Assessing genomic prediction accuracy for Holstein sires using bootstrap aggregation sampling and leave-one-out cross validation.

Since the introduction of genome-enabled prediction for dairy cattle in 2009, genomic selection has markedly changed many aspects of the dairy genetics industry and enhanced the rate of response to selection for most economically important traits. Young dairy bulls are genotyped to obtain their genomic predicted transmitting ability (GPTA) and reliability (REL) values. These GPTA are a main factor in most purchasing, marketing, and culling decisions until bulls reach 5 yr of age and their milk-recorded offspring become available. At that time, daughter yield deviations (DYD) can be compared with the GPTA computed several years earlier. For most bulls, the DYD align well with the initial predictions. However, for some bulls, the difference between DYD and corresponding GPTA is quite large, and published REL are of limited value in identifying such bulls.

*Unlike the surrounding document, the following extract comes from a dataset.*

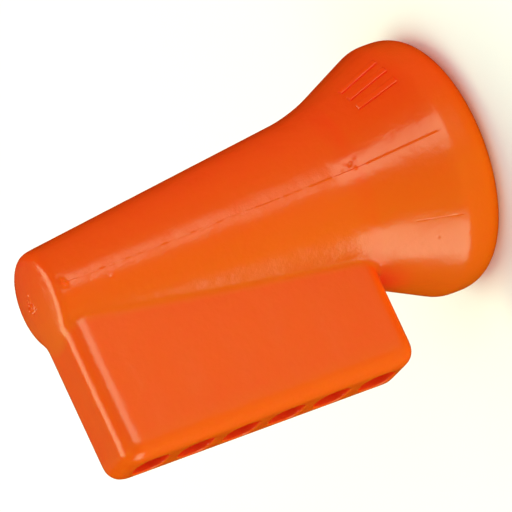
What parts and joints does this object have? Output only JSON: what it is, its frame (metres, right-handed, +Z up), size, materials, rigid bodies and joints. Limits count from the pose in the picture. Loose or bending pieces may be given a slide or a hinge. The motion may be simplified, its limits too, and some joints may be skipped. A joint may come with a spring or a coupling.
{
  "type": "twist-on wire connector",
  "caption": "Tapered twist-on wire connector: closed tip, flared round skirt, one flat finger wing cored out from its edge, and a conical square-wire gripping spring inside.",
  "frame": {"origin": "centre of the wire entry, on the plane of the skirt's lip", "axes": "+Z up the axis to the closed tip, -X towards the wing's outer edge, Y across the wing's thickness"},
  "size_m": [0.0186, 0.0152, 0.0273],
  "materials": {
    "shell_plastic": "smooth moulded orange polypropylene, slightly translucent",
    "spring_steel": "drawn square spring wire, bright zinc plated"
  },
  "bodies": {
    "root": {"insulating_shell": "shell_plastic", "coil_spring": "spring_steel"}
  },
  "joints": []
}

A method of bootstrap aggregation sampling (bagging) using genomic BLUP (GBLUP) was applied to predict the GPTA of 2,963, 2,963, and 2,803 young Holstein bulls for protein yield, somatic cell score, and daughter pregnancy rate (DPR), respectively. For each trait, 50 bootstrap samples from a reference population comprising 2011 DYD of 8,610, 8,405, and 7,945 older Holstein bulls were used. Leave-one-out cross validation was also performed to assess prediction accuracy when removing specific bulls from the reference population. The main objectives of this study were (1) to assess the extent to which current REL values and alternative measures of variability, such as the bootstrap standard deviation (SD) of predictions, could detect bulls whose daughter performance deviates significantly from early genomic predictions, and (2) to identify factors associated with the reference population that inform about inaccurate genomic predictions. The SD of bootstrap predictions was a mildly useful metric for identifying bulls whose future daughter performance may deviate significantly from early GPTA for protein and DPR. Leave-one-out cross validation allowed us to identify groups of reference population bulls that were influential on other reference population bulls for protein yield and observe their effects on predictions of testing set bulls, as a whole and individually.